-- START --

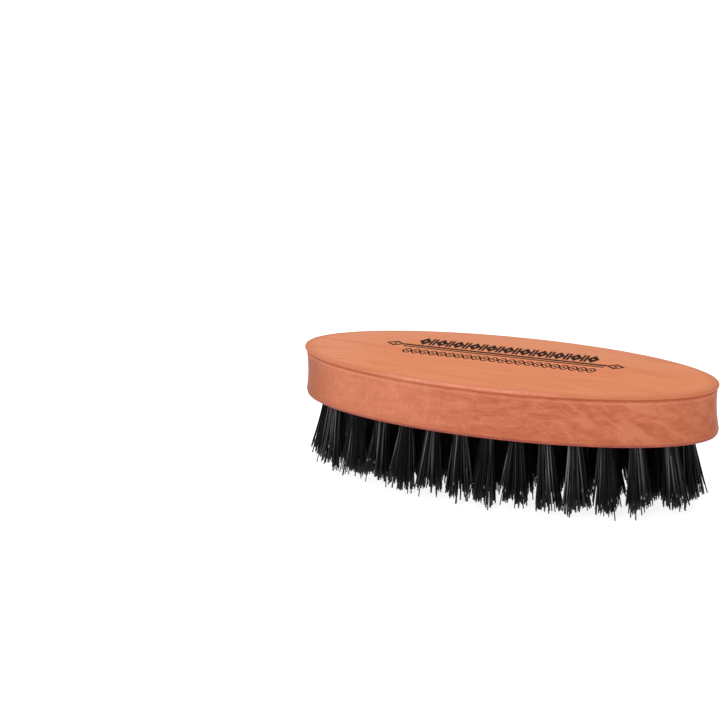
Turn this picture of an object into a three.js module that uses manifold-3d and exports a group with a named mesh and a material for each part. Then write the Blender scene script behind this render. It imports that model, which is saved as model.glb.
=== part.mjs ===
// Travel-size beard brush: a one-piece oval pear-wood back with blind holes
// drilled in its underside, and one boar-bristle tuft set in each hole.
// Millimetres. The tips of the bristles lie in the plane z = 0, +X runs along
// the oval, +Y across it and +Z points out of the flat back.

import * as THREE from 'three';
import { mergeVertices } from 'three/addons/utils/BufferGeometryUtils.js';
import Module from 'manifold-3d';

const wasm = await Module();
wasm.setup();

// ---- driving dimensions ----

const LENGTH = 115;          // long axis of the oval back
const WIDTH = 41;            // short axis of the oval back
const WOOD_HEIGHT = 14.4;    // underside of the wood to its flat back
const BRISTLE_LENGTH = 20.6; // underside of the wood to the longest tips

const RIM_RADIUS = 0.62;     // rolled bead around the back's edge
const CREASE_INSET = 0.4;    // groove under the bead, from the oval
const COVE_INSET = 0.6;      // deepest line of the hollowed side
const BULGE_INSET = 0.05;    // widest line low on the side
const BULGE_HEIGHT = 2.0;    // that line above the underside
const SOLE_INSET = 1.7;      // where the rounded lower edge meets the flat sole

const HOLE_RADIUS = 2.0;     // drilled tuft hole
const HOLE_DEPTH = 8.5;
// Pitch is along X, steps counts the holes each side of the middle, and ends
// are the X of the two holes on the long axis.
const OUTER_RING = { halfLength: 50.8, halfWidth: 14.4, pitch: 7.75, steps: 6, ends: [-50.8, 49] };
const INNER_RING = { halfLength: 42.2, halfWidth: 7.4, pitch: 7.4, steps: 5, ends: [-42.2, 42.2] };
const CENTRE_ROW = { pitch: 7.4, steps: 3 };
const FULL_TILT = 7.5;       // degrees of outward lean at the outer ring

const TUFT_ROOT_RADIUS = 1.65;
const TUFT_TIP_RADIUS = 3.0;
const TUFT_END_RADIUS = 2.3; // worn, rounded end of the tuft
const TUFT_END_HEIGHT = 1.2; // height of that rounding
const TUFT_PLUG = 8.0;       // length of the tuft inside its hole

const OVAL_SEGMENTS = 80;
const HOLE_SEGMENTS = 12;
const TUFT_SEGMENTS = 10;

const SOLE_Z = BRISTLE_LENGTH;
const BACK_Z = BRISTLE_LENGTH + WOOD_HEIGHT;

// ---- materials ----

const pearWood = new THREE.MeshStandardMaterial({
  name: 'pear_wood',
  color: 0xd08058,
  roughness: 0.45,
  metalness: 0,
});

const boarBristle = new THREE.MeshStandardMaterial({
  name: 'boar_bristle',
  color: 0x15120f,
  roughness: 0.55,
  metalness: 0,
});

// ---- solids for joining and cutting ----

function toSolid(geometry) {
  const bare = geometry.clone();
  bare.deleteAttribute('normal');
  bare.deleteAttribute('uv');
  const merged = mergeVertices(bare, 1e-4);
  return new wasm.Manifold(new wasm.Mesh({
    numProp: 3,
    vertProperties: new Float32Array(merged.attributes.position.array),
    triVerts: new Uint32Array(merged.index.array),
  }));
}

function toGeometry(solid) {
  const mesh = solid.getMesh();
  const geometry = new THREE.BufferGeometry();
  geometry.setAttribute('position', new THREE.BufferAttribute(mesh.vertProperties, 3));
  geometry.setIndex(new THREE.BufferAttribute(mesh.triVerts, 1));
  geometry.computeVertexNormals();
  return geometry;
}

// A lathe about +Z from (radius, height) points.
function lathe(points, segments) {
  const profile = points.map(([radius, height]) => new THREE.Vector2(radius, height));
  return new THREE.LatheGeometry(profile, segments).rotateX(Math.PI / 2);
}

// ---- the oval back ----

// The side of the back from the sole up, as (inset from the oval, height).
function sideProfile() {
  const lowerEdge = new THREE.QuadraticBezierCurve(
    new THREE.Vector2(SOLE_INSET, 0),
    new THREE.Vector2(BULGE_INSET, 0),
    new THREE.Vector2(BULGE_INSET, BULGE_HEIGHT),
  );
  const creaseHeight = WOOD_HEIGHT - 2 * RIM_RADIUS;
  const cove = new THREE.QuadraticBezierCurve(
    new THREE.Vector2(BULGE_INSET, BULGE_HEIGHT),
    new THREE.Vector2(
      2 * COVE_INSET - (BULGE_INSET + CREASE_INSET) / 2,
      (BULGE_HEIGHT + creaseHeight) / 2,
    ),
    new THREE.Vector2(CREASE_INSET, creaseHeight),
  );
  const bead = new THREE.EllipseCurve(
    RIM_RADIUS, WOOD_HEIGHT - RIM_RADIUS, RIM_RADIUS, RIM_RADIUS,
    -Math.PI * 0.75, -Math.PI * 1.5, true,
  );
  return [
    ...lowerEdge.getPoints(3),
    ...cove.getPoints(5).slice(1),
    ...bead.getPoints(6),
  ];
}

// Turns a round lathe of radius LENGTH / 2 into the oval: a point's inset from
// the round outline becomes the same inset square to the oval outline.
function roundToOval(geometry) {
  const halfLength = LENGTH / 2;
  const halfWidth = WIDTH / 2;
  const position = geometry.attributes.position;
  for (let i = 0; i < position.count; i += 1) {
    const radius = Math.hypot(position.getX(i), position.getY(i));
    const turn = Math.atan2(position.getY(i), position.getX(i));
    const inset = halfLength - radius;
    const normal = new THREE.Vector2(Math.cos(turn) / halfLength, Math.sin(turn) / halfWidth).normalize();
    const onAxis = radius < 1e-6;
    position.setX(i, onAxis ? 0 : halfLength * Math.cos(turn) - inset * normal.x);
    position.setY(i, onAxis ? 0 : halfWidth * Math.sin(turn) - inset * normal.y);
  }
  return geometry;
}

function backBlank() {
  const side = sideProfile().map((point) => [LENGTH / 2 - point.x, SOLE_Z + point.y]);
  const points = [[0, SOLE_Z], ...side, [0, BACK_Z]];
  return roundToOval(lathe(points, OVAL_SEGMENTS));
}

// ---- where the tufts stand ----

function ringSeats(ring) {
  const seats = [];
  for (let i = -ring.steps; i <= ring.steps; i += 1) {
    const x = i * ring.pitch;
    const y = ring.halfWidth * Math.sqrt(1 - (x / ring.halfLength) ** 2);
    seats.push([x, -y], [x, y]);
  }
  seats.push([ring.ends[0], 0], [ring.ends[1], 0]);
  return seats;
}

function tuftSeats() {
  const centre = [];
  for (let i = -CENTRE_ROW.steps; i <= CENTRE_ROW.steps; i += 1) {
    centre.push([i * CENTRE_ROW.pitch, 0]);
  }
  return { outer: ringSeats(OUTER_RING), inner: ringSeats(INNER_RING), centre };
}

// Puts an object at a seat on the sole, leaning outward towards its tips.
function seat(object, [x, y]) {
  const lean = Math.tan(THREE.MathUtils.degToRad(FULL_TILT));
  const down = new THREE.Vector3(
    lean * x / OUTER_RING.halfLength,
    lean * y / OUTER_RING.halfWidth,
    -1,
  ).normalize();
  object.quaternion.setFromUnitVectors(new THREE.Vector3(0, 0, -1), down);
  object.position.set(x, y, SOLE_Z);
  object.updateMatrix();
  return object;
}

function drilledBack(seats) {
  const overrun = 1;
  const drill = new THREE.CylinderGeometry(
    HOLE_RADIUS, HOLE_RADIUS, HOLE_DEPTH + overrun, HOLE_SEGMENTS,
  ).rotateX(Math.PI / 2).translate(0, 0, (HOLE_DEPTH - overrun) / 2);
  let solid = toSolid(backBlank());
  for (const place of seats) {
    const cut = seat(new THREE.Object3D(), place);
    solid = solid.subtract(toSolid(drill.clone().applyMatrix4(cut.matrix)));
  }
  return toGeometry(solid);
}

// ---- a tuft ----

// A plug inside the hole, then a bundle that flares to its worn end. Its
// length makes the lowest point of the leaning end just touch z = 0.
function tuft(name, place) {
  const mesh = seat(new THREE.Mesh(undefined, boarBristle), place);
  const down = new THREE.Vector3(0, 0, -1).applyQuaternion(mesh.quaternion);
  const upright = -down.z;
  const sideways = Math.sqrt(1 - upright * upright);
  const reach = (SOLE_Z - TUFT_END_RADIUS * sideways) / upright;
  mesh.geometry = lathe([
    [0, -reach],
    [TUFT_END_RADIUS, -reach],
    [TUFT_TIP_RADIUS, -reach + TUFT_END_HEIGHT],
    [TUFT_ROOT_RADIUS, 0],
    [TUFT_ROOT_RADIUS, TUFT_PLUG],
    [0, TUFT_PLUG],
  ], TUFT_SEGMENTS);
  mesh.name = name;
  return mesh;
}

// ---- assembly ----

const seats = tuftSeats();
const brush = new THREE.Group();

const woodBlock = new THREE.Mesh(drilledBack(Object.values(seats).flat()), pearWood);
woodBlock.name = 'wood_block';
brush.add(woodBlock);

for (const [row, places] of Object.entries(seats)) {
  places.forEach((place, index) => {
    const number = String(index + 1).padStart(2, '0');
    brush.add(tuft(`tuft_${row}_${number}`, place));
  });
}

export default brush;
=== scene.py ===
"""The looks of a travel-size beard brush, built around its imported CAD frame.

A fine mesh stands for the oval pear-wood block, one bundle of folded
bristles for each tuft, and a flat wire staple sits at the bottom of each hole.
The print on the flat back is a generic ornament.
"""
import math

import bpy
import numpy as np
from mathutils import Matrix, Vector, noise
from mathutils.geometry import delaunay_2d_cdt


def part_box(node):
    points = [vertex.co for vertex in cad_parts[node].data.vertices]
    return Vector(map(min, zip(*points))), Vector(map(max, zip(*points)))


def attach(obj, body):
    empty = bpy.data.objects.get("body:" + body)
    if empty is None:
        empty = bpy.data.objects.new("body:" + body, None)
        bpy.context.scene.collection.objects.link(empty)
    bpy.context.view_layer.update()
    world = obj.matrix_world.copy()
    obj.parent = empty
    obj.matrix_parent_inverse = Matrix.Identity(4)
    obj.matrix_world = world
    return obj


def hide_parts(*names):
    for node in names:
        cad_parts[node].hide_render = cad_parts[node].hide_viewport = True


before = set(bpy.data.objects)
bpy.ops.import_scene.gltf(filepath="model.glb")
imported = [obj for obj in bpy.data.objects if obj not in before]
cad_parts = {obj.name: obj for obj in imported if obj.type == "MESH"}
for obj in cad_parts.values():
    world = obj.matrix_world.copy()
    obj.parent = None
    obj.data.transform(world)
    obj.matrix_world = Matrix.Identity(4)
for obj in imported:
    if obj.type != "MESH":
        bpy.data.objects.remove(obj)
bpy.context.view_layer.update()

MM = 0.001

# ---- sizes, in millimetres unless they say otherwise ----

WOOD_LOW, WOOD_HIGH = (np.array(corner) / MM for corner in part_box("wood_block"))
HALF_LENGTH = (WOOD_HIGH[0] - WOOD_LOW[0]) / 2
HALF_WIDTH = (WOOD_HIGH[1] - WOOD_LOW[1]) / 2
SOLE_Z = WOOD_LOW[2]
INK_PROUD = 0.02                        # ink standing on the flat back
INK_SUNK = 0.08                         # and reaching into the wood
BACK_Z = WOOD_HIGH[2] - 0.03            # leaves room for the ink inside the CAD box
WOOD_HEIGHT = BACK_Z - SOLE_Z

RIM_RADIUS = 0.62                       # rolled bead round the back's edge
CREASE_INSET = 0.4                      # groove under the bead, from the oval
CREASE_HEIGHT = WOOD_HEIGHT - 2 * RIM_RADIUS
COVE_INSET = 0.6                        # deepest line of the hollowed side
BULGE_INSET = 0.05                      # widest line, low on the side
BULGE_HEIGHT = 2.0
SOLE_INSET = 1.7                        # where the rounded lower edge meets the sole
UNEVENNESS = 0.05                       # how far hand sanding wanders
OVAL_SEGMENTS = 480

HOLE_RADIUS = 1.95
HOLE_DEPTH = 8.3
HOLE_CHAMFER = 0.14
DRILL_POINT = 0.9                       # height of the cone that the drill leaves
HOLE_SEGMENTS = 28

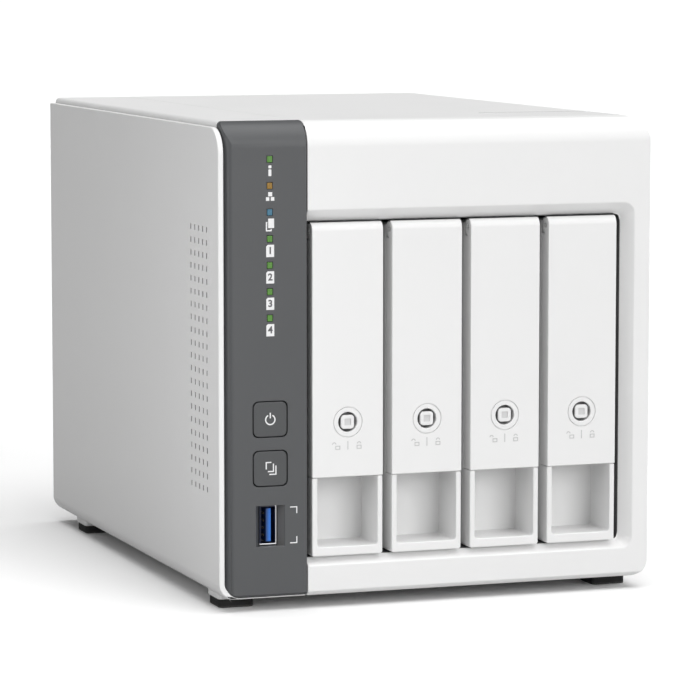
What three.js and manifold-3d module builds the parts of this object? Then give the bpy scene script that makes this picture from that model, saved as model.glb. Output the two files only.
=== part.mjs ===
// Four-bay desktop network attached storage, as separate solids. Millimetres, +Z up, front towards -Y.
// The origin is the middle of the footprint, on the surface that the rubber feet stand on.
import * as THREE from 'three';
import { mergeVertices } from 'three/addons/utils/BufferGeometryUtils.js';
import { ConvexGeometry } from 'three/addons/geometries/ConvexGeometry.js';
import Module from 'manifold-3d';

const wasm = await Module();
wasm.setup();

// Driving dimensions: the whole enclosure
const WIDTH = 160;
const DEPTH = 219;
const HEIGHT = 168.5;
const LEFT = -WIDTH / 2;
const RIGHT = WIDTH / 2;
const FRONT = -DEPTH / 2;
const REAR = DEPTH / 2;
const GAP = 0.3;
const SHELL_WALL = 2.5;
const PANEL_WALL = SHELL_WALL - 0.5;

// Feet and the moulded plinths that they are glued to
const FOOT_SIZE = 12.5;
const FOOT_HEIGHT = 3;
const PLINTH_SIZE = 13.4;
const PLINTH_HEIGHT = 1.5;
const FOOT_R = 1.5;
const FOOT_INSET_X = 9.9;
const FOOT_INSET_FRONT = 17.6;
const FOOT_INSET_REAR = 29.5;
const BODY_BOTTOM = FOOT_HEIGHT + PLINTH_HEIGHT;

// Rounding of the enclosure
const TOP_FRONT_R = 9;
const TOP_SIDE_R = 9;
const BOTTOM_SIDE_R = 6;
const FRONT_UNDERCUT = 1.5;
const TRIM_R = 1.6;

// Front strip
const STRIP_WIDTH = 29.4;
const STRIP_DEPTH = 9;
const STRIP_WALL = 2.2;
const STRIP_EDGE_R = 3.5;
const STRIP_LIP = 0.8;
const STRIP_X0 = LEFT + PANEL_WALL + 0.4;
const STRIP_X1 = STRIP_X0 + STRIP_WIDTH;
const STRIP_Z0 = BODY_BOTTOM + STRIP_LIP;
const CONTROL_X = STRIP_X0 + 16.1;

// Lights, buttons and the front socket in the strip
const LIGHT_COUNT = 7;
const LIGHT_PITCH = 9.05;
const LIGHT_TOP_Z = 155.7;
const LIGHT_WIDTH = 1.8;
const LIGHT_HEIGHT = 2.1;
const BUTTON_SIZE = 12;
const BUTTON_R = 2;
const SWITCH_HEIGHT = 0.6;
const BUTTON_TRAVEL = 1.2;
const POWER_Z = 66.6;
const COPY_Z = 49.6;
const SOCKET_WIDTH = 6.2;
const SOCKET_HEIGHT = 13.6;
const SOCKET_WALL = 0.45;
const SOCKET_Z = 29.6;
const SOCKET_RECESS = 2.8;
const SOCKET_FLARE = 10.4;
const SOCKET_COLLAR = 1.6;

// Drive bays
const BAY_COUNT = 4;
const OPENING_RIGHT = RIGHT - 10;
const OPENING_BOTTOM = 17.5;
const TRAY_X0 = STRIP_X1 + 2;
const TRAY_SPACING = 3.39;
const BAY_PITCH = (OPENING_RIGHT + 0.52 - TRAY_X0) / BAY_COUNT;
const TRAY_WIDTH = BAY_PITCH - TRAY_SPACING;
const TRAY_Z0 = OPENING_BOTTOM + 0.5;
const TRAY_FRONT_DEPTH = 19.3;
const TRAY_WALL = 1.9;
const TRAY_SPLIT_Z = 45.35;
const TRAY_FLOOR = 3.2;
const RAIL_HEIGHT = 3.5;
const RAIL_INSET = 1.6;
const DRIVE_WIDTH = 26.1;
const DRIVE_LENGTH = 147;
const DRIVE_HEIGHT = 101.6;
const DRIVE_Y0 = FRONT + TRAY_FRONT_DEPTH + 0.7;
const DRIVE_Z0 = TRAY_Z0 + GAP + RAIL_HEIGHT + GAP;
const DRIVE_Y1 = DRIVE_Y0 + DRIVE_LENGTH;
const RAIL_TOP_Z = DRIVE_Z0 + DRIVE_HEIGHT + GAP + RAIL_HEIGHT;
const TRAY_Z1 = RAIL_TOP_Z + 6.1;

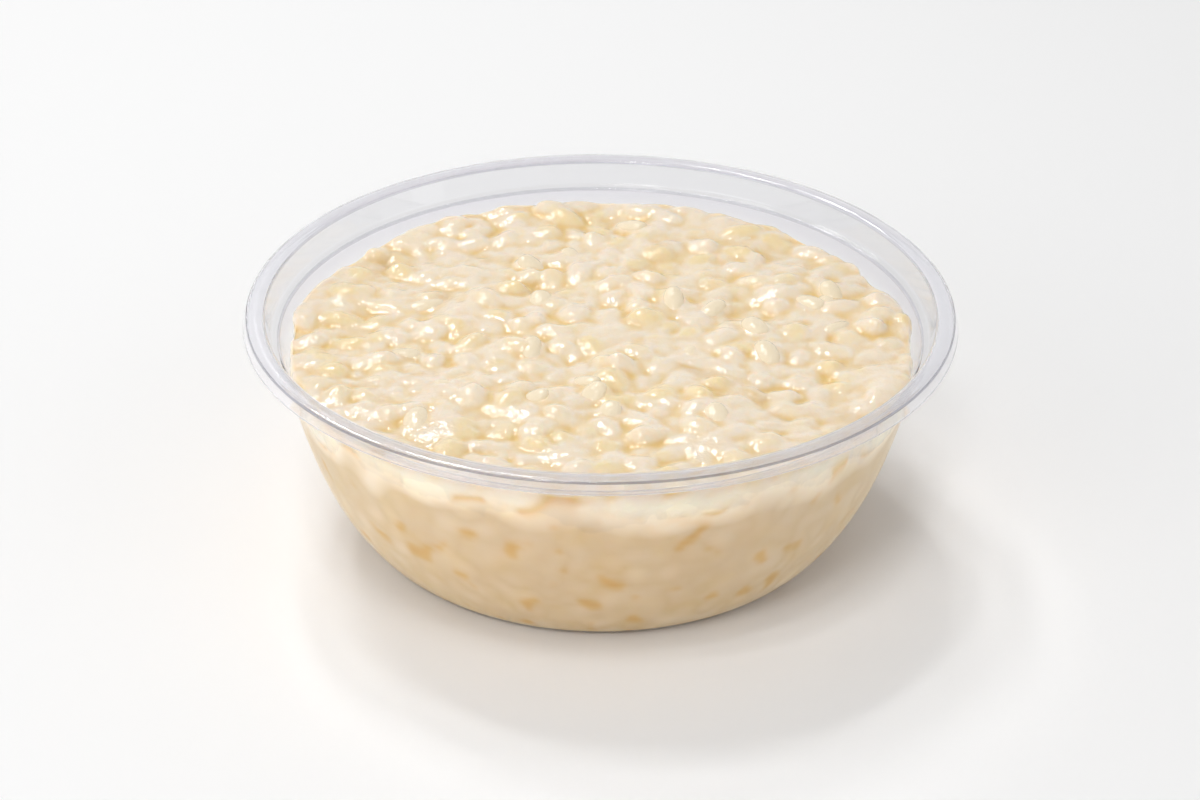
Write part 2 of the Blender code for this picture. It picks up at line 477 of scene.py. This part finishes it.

-- END --

→ What the exercise asks: Using the data above, reproduce exactly the lines from the line that contains "obj.parent = empty" through the line that contains "before = set(bpy.data.objects)", including both.

→ Answer:
    obj.parent = empty
    obj.matrix_parent_inverse = Matrix.Identity(4)
    obj.matrix_world = world
    return obj


def hide_parts(*names):
    for node in names:
        cad_parts[node].hide_render = cad_parts[node].hide_viewport = True


before = set(bpy.data.objects)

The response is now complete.